Adjusting the mode of electromagnetic stirring over the height of a continous casting mould
Abstract
In the continuous casting of flat metal products with a submerged nozzle having lateral outlets, a mold is equipped on each of its long sides with a pair of linear inductors that generate a magnetic field that travels horizontally over a width of the long sides and are placed on sides of the nozzle. The inductors are mounted in pairs to slide vertically over the height of the mold, and by being moved, pass from a low stirring position, located level with the outlets of the nozzle, to a high stirring position, located level with a meniscus of the liquid metal in the mold, and vice versa. Also, on passing from one position to the other, the connections for the inductors to the phases of the power supply are modified to reverse the direction of travel of the magnetic field of only one of the two inductors of each pair.
Claims
exact text as granted — not AI-modified1. A method for adjusting a mode of electromagnetic stirring of liquid metal over a height of a mold having two long sides and two short sides for continuous casting of flat metal products, the method comprising:
providing a submerged nozzle with lateral outlets directed towards the short sides of the mold;
equipping said mold, on each of the long sides, with a pair of polyphase linear inductors that generate a magnetic field that travels horizontally over a width of said long sides;
placing the pair of the inductors on each of the long sides of the nozzle such that one pair is symmetrical to another pair about a casting axis; and
connecting each of the inductors to a power supply which provides coherent control of the four inductors,
wherein the inductors are mounted to slide vertically over the height of the mold such that said inductors are movable between a low functional position acting at the outlets of the nozzle, in which position a direction of travel of the field is reversed between the inductors of any one pair and maintained between the two inductors facing each other on two different pairs, and a high functional position acting at a meniscus of the liquid metal in the mold, in which position the field travels in the same direction over the inductors from any one pair and in the opposite direction between the two pairs; and
wherein on passing from one functional position to the other, electrical connections for the inductors to said power supply are modified to reverse the direction of travel of the magnetic field of only one of the two inductors of each pair.

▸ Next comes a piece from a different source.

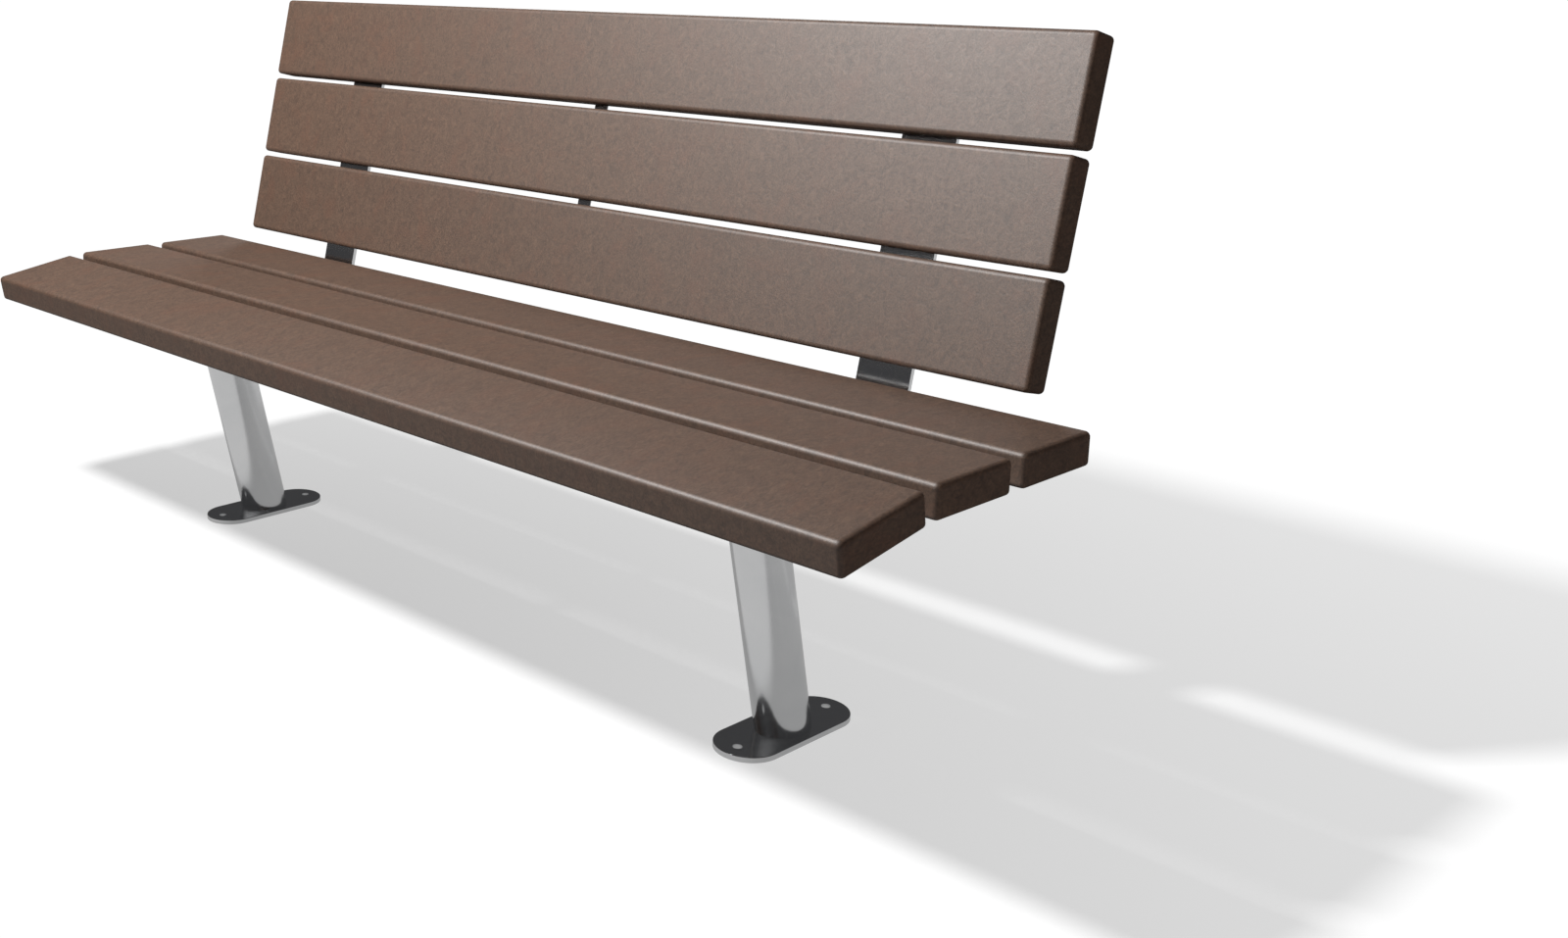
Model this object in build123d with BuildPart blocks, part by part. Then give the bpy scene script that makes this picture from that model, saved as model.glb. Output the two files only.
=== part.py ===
"""Park bench with a backrest: six planks on two bent flat bars, each bar on one leaning oval leg.

Millimetres, +Z up, +X along the bench, -Y to the front. The origin is on the ground, in the middle of
the bench's length and depth.
"""

import os
from math import cos, radians, sin

from build123d import *

os.makedirs("parts", exist_ok=True)

# ---- planks ----
SEAT_LENGTH = 2000
BACK_LENGTH = 1802
FRONT_PLANK_WIDTH = 155.6
PLANK_WIDTH = 150.6  # the other five planks
PLANK_THICKNESS = 45.3
PLANK_EDGE_RADIUS = 7.5
PLANK_UNDERSIDE_RADIUS = 6  # round the face that lies on the bars
SEAT_HEIGHT = 485.7  # ground to the top of the two level seat planks
SEAT_GAP = 26.6  # between the two level seat planks
BACK_GAP = 9.4
FRONT_SLOPE = 9.5  # degrees that the front seat plank falls towards the front
BACK_SLOPE = 76.7  # degrees that the backrest rises from level
SEAT_FRONT_Y = -156.4  # front edge of the middle seat plank

# ---- supports ----
SUPPORT_X = 650  # middle of each leg from the middle of the bench
BAR_WIDTH = 90
BAR_THICKNESS = 8
BAR_EDGE_RADIUS = 1
BAR_CORNER_RADIUS = 12
KINK_SETBACK = 7.3  # from the middle seat plank's front edge forward to the bar's front bend
KINK_RADIUS = 24  # on the bar's upper face
ELBOW_SETBACK = 36.5  # from the rear seat plank's back edge back to the line of the backrest
ELBOW_RADIUS = 30  # on the bar's inner face
FRONT_PLANK_START = 9.4  # from the front bend down the slope to the front plank
BACK_PLANK_START = 63.9  # from the elbow's sharp corner up the slope to the lowest back plank
BAR_FRONT_INSET = 20  # bar end behind the front plank's front edge
BAR_TOP_INSET = 25  # bar end below the upper plank's top edge

# ---- straps under the seat and behind the backrest, in the middle of the bench ----
STRAP_WIDTH = 30
STRAP_CORNER_RADIUS = 6
STRAP_EDGE_RADIUS = 0.5
SEAT_STRAP_THICKNESS = 5
BACK_STRAP_THICKNESS = 2
STRAP_OVERHANG = 30  # strap end past its last screw

# ---- legs and base plates ----
LEG_WIDTH = 72  # along the bench
LEG_DEPTH = 92  # in level section
LEG_WALL = 3
LEG_LEAN = 12.7  # degrees from upright, the top to the front
FOOT_Y = SEAT_FRONT_Y + 181.98  # middle of each base plate and foot of each leg
BASE_LENGTH = 245
BASE_WIDTH = 98
BASE_THICKNESS = 8
BASE_EDGE_RADIUS = 1
ANCHOR_SPACING = 193
ANCHOR_HOLE_RADIUS = 7

# ---- M8 coach screws and their washers ----
SCREW_RADIUS = 3.9
SCREW_DEPTH = 30  # into the plank
SCREW_TIP = 2.5
PILOT_RADIUS = 4
PILOT_DEPTH = 33
CLEARANCE_RADIUS = 4.5
HEAD_ACROSS_FLATS = 13
HEAD_HEIGHT = 5.3
HEAD_CHAMFER = 0.6
WASHER_RADIUS = 8
WASHER_THICKNESS = 1.6
SCREW_HALF_SPACING = 25  # from the middle of the bar to each of its two rows of screws
MIDDLE_PLANK_SCREW_LINE = 22  # behind the plank's front edge, clear of the leg below

# ---- worked out from the above ----
PITCH_SEAT = PLANK_WIDTH + SEAT_GAP
PITCH_BACK = PLANK_WIDTH + BACK_GAP
UNDERSIDE_Z = SEAT_HEIGHT - PLANK_THICKNESS
KINK_Y = SEAT_FRONT_Y - KINK_SETBACK
ELBOW_Y = SEAT_FRONT_Y + PITCH_SEAT + PLANK_WIDTH + ELBOW_SETBACK
LEG_TOP_Z = UNDERSIDE_Z - BAR_THICKNESS
LEG_HEIGHT = LEG_TOP_Z - BASE_THICKNESS


def slope(y, z, angle):
    """A plane through (0, y, z) that runs along X and rises towards +Y by the angle."""
    turn = radians(angle)
    return Plane(origin=(0, y, z), x_dir=(1, 0, 0), z_dir=(0, -sin(turn), cos(turn)))


def along(y, z, angle, distance):
    """The (y, z) point that lies the distance up a slope from (y, z)."""
    return y + distance * cos(radians(angle)), z + distance * sin(radians(angle))


# The planks lie on three faces of the bent bars: the front slope, the level seat and the backrest.
front_face = slope(KINK_Y, UNDERSIDE_Z, FRONT_SLOPE)
level_face = slope(SEAT_FRONT_Y, UNDERSIDE_Z, 0)
back_face = slope(ELBOW_Y, UNDERSIDE_Z, BACK_SLOPE)

# name: the face it lies on, its lower or front edge on that face, its width, its length
planks = {
    "seat_plank_front": (front_face, -FRONT_PLANK_START - FRONT_PLANK_WIDTH, FRONT_PLANK_WIDTH, SEAT_LENGTH),
    "seat_plank_middle": (level_face, 0, PLANK_WIDTH, SEAT_LENGTH),
    "seat_plank_rear": (level_face, PITCH_SEAT, PLANK_WIDTH, SEAT_LENGTH),
    "back_plank_lower": (back_face, BACK_PLANK_START, PLANK_WIDTH, BACK_LENGTH),
    "back_plank_middle": (back_face, BACK_PLANK_START + PITCH_BACK, PLANK_WIDTH, BACK_LENGTH),
    "back_plank_upper": (back_face, BACK_PLANK_START + 2 * PITCH_BACK, PLANK_WIDTH, BACK_LENGTH),
}


def middle_line(name):
    """The line along the middle of a plank, on its face."""
    face, start, width, length = planks[name]
    return start + width / 2


def screw_line(name):
    """The line on which a plank is screwed to the two bars."""
    return MIDDLE_PLANK_SCREW_LINE if name == "seat_plank_middle" else middle_line(name)


def bar_points(name, x_middle):
    """Where a plank is screwed to the bar at x_middle, on the plank's face."""
    line = screw_line(name)
    return [(x_middle - SCREW_HALF_SPACING, line), (x_middle + SCREW_HALF_SPACING, line)]


def make_plank(name):
    """A plank with rounded edges and blind pilot holes from its underside."""
    face, start, width, length = planks[name]
    holes = bar_points(name, -SUPPORT_X) + bar_points(name, SUPPORT_X) + [(0, middle_line(name))]
    with BuildPart() as plank:
        with BuildSketch(face):
            with Locations((0, start + width / 2)):
                Rectangle(length, width)
        extrude(amount=PLANK_THICKNESS)
        low_edges = plank.edges().filter_by(lambda edge: face.to_local_coords(edge.center()).Z < 0.01)
        fillet(plank.edges() - low_edges, PLANK_EDGE_RADIUS)
        low_edges = plank.edges().filter_by(lambda edge: face.to_local_coords(edge.center()).Z < 0.01)
        fillet(low_edges, PLANK_UNDERSIDE_RADIUS)
        with BuildSketch(face):
            with Locations(*holes):
                Circle(PILOT_RADIUS)
        extrude(amount=PILOT_DEPTH, mode=Mode.SUBTRACT)
    return plank


def make_flat_bar(path, bends, width, thickness, x_middle, corner_radius, edge_radius, places):
    """A flat bar with rounded corners and edges, and clearance holes at (point, face) places.

    The path is the (y, z) points of its upper face, and bends has one radius for each corner of it.
    """
    with BuildPart() as bar:
        with BuildSketch(Plane.YZ.offset(x_middle - width / 2)):
            with BuildLine():
                if bends:
                    FilletPolyline(*path, radius=bends)
                else:
                    Polyline(*path)
                offset(amount=thickness, side=Side.RIGHT)
            make_face()
        extrude(amount=width)
        corners = bar.edges().filter_by(GeomType.LINE).filter_by(lambda edge: abs(edge.length - thickness) < 0.01)
        fillet(corners, corner_radius)
        sides = bar.faces().filter_by(Axis.X).edges().filter_by(lambda edge: edge.length > thickness + 0.01)
        fillet(sides, edge_radius)
        for point, face in places:
            with BuildSketch(face):
                with Locations(point):
                    Circle(CLEARANCE_RADIUS)
            extrude(amount=-thickness, mode=Mode.SUBTRACT)
    return bar


def make_screws(places, thickness):
    """Coach screws through a bar, heads outside: places are (point, face) pairs."""
    with BuildPart() as screws:
        for point, face in places:
            under_head = face.offset(-thickness - WASHER_THICKNESS)
            with BuildSketch(under_head):
                with Locations(point):
                    RegularPolygon(HEAD_ACROSS_FLATS / 2, side_count=6, major_radius=False)
            extrude(amount=-HEAD_HEIGHT)
            with BuildSketch(under_head):
                with Locations(point):
                    Circle(SCREW_RADIUS)
            extrude(amount=thickness + WASHER_THICKNESS + SCREW_DEPTH)
            with BuildSketch(face.offset(SCREW_DEPTH)):
                with Locations(point):
                    Circle(SCREW_RADIUS)
            extrude(amount=SCREW_TIP, taper=45)
        rims = screws.faces().filter_by(lambda face: len(face.edges()) == 6).edges()
        chamfer(rims, HEAD_CHAMFER)
    return screws


def make_washers(places, thickness):
    """Flat washers on the outside of a bar: places are (point, face) pairs."""
    with BuildPart() as washers:
        for point, face in places:
            with BuildSketch(face.offset(-thickness)):
                with Locations(point):
                    Circle(WASHER_RADIUS)
                    Circle(CLEARANCE_RADIUS, mode=Mode.SUBTRACT)
            extrude(amount=-WASHER_THICKNESS)
    return washers


def make_base_plate(x_middle):
    """A plate with two round ends and an anchor hole near each end."""
    with BuildPart() as base:
        with BuildSketch():
            with Locations((x_middle, FOOT_Y)):
                SlotOverall(BASE_LENGTH, BASE_WIDTH, rotation=90)
        extrude(amount=BASE_THICKNESS)
        fillet(base.faces().sort_by(Axis.Z)[-1].edges(), BASE_EDGE_RADIUS)
        with BuildSketch():
            with Locations((x_middle, FOOT_Y)):
                with GridLocations(0, ANCHOR_SPACING, 1, 2):
                    Circle(ANCHOR_HOLE_RADIUS)
        extrude(amount=BASE_THICKNESS, mode=Mode.SUBTRACT)
    return base


def make_leg(x_middle):
    """A leaning oval tube between the base plate and the bar's underside, cut level at both ends."""
    lean = radians(LEG_LEAN)
    with BuildPart() as leg:
        with BuildSketch(Plane.XY.offset(BASE_THICKNESS)):
            with Locations((x_middle, FOOT_Y)):
                Ellipse(LEG_WIDTH / 2, LEG_DEPTH / 2)
                Ellipse(LEG_WIDTH / 2 - LEG_WALL, LEG_DEPTH / 2 - LEG_WALL, mode=Mode.SUBTRACT)
        extrude(amount=LEG_HEIGHT / cos(lean), dir=(0, -sin(lean), cos(lean)))
    return leg


def save(piece, name):
    """Label a finished piece and write it."""
    piece.part.label = name
    export_step(piece.part, f"parts/{name}.step")


# ---- planks ----
for plank_name in planks:
    save(make_plank(plank_name), plank_name)

# ---- supports: one bar, leg and base plate on each side ----
bar_front = along(KINK_Y, UNDERSIDE_Z, FRONT_SLOPE, BAR_FRONT_INSET - FRONT_PLANK_START - FRONT_PLANK_WIDTH)
bar_top_distance = BACK_PLANK_START + 2 * PITCH_BACK + PLANK_WIDTH - BAR_TOP_INSET
bar_top = along(ELBOW_Y, UNDERSIDE_Z, BACK_SLOPE, bar_top_distance)
bar_path = [bar_front, (KINK_Y, UNDERSIDE_Z), (ELBOW_Y, UNDERSIDE_Z), bar_top]

seat_names = [name for name in planks if name.startswith("seat")]
back_names = [name for name in planks if name.startswith("back")]

for side, support_x in (("left", -SUPPORT_X), ("right", SUPPORT_X)):
    all_places = []
    for part_of_bench, names in (("seat", seat_names), ("back", back_names)):
        places = [(point, planks[name][0]) for name in names for point in bar_points(name, support_x)]
        save(make_screws(places, BAR_THICKNESS), f"{part_of_bench}_screws_{side}")
        save(make_washers(places, BAR_THICKNESS), f"{part_of_bench}_washers_{side}")
        all_places += places
    support_bar = make_flat_bar(
        bar_path,
        [KINK_RADIUS, ELBOW_RADIUS],
        BAR_WIDTH,
        BAR_THICKNESS,
        support_x,
        BAR_CORNER_RADIUS,
        BAR_EDGE_RADIUS,
        all_places,
    )
    save(support_bar, f"support_bar_{side}")
    save(make_leg(support_x), f"leg_tube_{side}")
    save(make_base_plate(support_x), f"base_plate_{side}")

# ---- straps that tie the planks together in the middle ----
strap_front = along(KINK_Y, UNDERSIDE_Z, FRONT_SLOPE, middle_line("seat_plank_front") - STRAP_OVERHANG)
strap_rear = (SEAT_FRONT_Y + middle_line("seat_plank_rear") + STRAP_OVERHANG, UNDERSIDE_Z)
strap_low = along(ELBOW_Y, UNDERSIDE_Z, BACK_SLOPE, middle_line("back_plank_lower") - STRAP_OVERHANG)
strap_high = along(ELBOW_Y, UNDERSIDE_Z, BACK_SLOPE, middle_line("back_plank_upper") + STRAP_OVERHANG)
straps = {
    "seat": ([strap_front, (KINK_Y, UNDERSIDE_Z), strap_rear], [KINK_RADIUS], SEAT_STRAP_THICKNESS, seat_names),
    "back": ([strap_low, strap_high], [], BACK_STRAP_THICKNESS, back_names),
}
for part_of_bench, (path, bends, thickness, names) in straps.items():
    places = [((0, middle_line(name)), planks[name][0]) for name in names]
    strap = make_flat_bar(
        path, bends, STRAP_WIDTH, thickness, 0, STRAP_CORNER_RADIUS, STRAP_EDGE_RADIUS, places
    )
    save(strap, f"{part_of_bench}_strap")
    save(make_screws(places, thickness), f"{part_of_bench}_strap_screws")
    save(make_washers(places, thickness), f"{part_of_bench}_strap_washers")
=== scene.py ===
"""Park bench with a backrest: brown plastic planks on bent flat steel bars and leaning oval steel legs.

Metres, +Z up, +X along the bench, -Y to the front. The origin is on the ground, in the middle of the bench.
"""
from math import atan2, cos, pi, radians, sin, tan

import bmesh
import bpy
import numpy as np
from mathutils import Matrix, Vector


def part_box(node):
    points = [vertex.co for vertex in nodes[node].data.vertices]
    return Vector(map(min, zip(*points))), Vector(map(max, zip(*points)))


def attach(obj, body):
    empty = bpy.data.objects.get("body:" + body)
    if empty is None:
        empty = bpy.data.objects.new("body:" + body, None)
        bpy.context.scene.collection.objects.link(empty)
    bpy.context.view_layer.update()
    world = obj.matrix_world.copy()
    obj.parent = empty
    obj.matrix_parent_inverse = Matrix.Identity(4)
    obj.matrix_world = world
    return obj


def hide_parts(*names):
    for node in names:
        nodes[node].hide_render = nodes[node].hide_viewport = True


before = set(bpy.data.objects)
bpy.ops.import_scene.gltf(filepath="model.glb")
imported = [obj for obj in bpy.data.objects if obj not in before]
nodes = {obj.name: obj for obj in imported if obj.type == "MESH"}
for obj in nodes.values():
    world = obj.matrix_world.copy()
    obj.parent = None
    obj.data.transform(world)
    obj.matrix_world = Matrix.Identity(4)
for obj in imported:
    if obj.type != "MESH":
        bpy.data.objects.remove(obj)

# ---- camera ----
SENSOR_WIDTH = 36.0
CAMERA_PLACE = (2.0306, -1.7219, 1.0674)
CAMERA_TURN = radians(48.64)  # to the left of straight back
CAMERA_DIP = radians(13.08)  # below level
LENS = 38.802
LENS_SHIFT = (0.1821, -0.0798)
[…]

2. The method according to claim 1 , further comprising reversing an electrical connection for two inductors placed symmetrically with respect to the casting axis on two different pairs to generate a gyratory movement within the liquid metal when the inductors pass from the low position to the high position.
3. The method according to claim 1 , further comprising reversing an electrical connection for two inductors placed symmetrically with respect to the casting axis on two different pairs to generate a stirring effect at a core or countercurrently with respect to jets of metal emanating from the outlets of the casting nozzle when the inductors pass from the high position to the low position.
4. The method according to claim 3 , further comprising reversing electrical connections for the inductors whose magnetic field produced hitherto traveled in a direction going from a short side of the mold to the nozzle to generate an effect cocurrent with the jets.
5. The method according to claim 3 , further comprising reversing electrical connections for the inductors whose magnetic field produced hitherto traveled in a direction going from the nozzle to a short side of the mold to generate an effect countercurrent with the jets.
6. The method according to claim 1 , wherein in the high functional position a rotational stirring of the mold is performed and in the low functional position a linear stirring of the mold is performed.Cited by (0)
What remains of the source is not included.